§ Recorded data:
►

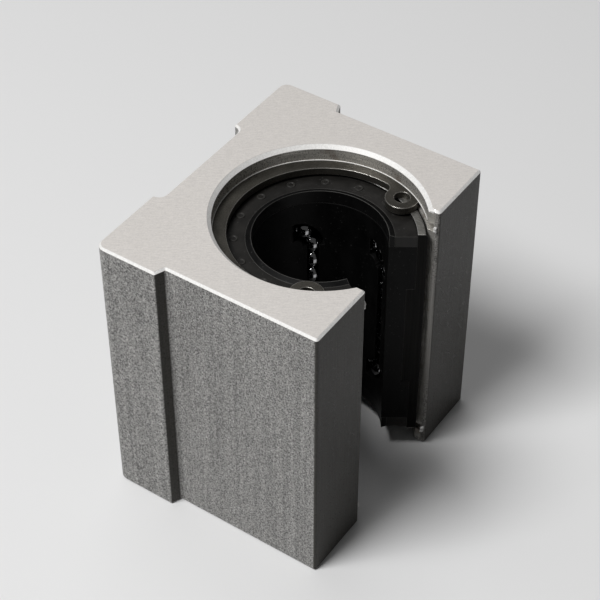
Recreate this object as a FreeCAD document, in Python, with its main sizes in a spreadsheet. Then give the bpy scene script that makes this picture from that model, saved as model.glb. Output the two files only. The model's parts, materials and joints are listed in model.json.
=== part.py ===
import FreeCAD, Part
import math
import os
import re

import Sketcher
from FreeCAD import Placement, Rotation, Vector

# An open linear ball-bearing block for a 20 mm shaft. +Z runs along the shaft, +X across the
# block and +Y from the open slot to the mounting face. The origin lies on the shaft's axis, at
# the middle of the block's length.

DRIVING_SIZES = {
    # extruded housing
    "block_length": 50.0,
    "flange_width": 48.0,
    "flange_thickness": 10.8,
    "flange_step": 1.75,
    "axis_to_mounting_face": 23.0,
    "axis_to_slot_face": 14.4,
    "slot_width": 20.0,
    "recess_width": 20.4,
    "recess_depth": 1.5,
    "recess_fillet": 1.2,
    "foot_edge_fillet": 0.5,
    "corner_fillet": 1.6,
    "step_drop": 0.7,
    "step_outer_fillet": 0.4,
    "step_inner_fillet": 0.15,
    "slot_face_fillet": 0.45,
    "slot_edge_fillet": 0.5,
    "end_face_chamfer": 0.35,
    "bore_chamfer": 0.6,
    # mounting holes, at the drilled diameter that the thread is cut in
    "bolt_spacing_across": 35.0,
    "bolt_spacing_along": 35.0,
    "bolt_drill_diameter": 5.0,
    "bolt_hole_depth": 12.0,
    # screw that stops the bushing turning
    "screw_diameter": 4.2,
    "screw_sink": 1.2,
    "screw_tip_diameter": 2.6,
    "screw_tip_length": 1.0,
    "screw_head_chamfer": 0.3,
    "screw_socket_width": 2.0,
    "screw_socket_depth": 2.2,
    "screw_tip_gap": 0.05,
    "thread_gap": 0.02,
    # retaining rings
    "ring_thickness": 1.2,
    "ring_side_gap": 0.05,
    "ring_groove_depth": 0.85,
    "ring_back_width": 3.1,
    "ring_lug_end_width": 1.7,
    "ring_lug_diameter": 5.2,
    "ring_lug_hole_diameter": 2.5,
    "ring_lug_angle": 64.0,
    "ring_shoulder_fillet": 1.2,
    # open bushing
    "shaft_diameter": 20.0,
    "bushing_diameter": 32.0,
    "bushing_length": 42.0,
    "bushing_opening_angle": 68.0,
    "bushing_fit_gap": 0.02,
    "bushing_edge_chamfer": 0.4,
    # ball circuits
    "ball_diameter": 3.175,
    "ball_gap": 0.02,
    "loaded_angle_by_slot": 56.5,
    "loaded_angle_by_back": 129.5,
    "return_angle_step": 28.0,
    "return_row_rise": 1.12,
    "row_length": 20.0,
    "track_gap": 0.1,
    "end_relief_margin": 0.08,
    # resin retainer
    "retainer_shaft_gap": 0.2,
    "retainer_sleeve_gap": 0.04,
    # end rings, pressed into the sleeve, and the seals inside them
    "end_ring_thickness": 2.0,
    "end_ring_shaft_gap": 1.15,
    "end_ring_fit_gap": 0.02,
    "end_ring_recess": 0.45,
    "seal_lip_height": 0.35,
    "seal_shaft_gap": 0.25,
}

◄

§ What is expected:
Copy out the full material exactly as it appears.

§ Correct answer:
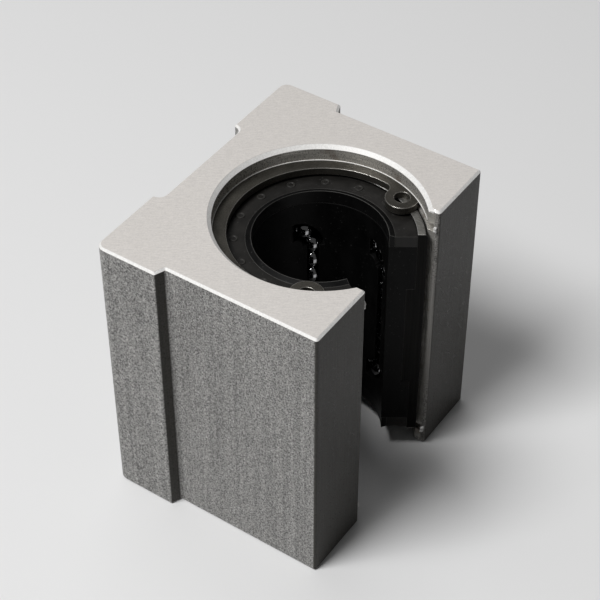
Recreate this object as a FreeCAD document, in Python, with its main sizes in a spreadsheet. Then give the bpy scene script that makes this picture from that model, saved as model.glb. Output the two files only. The model's parts, materials and joints are listed in model.json.
=== part.py ===
import FreeCAD, Part
import math
import os
import re

import Sketcher
from FreeCAD import Placement, Rotation, Vector

# An open linear ball-bearing block for a 20 mm shaft. +Z runs along the shaft, +X across the
# block and +Y from the open slot to the mounting face. The origin lies on the shaft's axis, at
# the middle of the block's length.

DRIVING_SIZES = {
    # extruded housing
    "block_length": 50.0,
    "flange_width": 48.0,
    "flange_thickness": 10.8,
    "flange_step": 1.75,
    "axis_to_mounting_face": 23.0,
    "axis_to_slot_face": 14.4,
    "slot_width": 20.0,
    "recess_width": 20.4,
    "recess_depth": 1.5,
    "recess_fillet": 1.2,
    "foot_edge_fillet": 0.5,
    "corner_fillet": 1.6,
    "step_drop": 0.7,
    "step_outer_fillet": 0.4,
    "step_inner_fillet": 0.15,
    "slot_face_fillet": 0.45,
    "slot_edge_fillet": 0.5,
    "end_face_chamfer": 0.35,
    "bore_chamfer": 0.6,
    # mounting holes, at the drilled diameter that the thread is cut in
    "bolt_spacing_across": 35.0,
    "bolt_spacing_along": 35.0,
    "bolt_drill_diameter": 5.0,
    "bolt_hole_depth": 12.0,
    # screw that stops the bushing turning
    "screw_diameter": 4.2,
    "screw_sink": 1.2,
    "screw_tip_diameter": 2.6,
    "screw_tip_length": 1.0,
    "screw_head_chamfer": 0.3,
    "screw_socket_width": 2.0,
    "screw_socket_depth": 2.2,
    "screw_tip_gap": 0.05,
    "thread_gap": 0.02,
    # retaining rings
    "ring_thickness": 1.2,
    "ring_side_gap": 0.05,
    "ring_groove_depth": 0.85,
    "ring_back_width": 3.1,
    "ring_lug_end_width": 1.7,
    "ring_lug_diameter": 5.2,
    "ring_lug_hole_diameter": 2.5,
    "ring_lug_angle": 64.0,
    "ring_shoulder_fillet": 1.2,
    # open bushing
    "shaft_diameter": 20.0,
    "bushing_diameter": 32.0,
    "bushing_length": 42.0,
    "bushing_opening_angle": 68.0,
    "bushing_fit_gap": 0.02,
    "bushing_edge_chamfer": 0.4,
    # ball circuits
    "ball_diameter": 3.175,
    "ball_gap": 0.02,
    "loaded_angle_by_slot": 56.5,
    "loaded_angle_by_back": 129.5,
    "return_angle_step": 28.0,
    "return_row_rise": 1.12,
    "row_length": 20.0,
    "track_gap": 0.1,
    "end_relief_margin": 0.08,
    # resin retainer
    "retainer_shaft_gap": 0.2,
    "retainer_sleeve_gap": 0.04,
    # end rings, pressed into the sleeve, and the seals inside them
    "end_ring_thickness": 2.0,
    "end_ring_shaft_gap": 1.15,
    "end_ring_fit_gap": 0.02,
    "end_ring_recess": 0.45,
    "seal_lip_height": 0.35,
    "seal_shaft_gap": 0.25,
}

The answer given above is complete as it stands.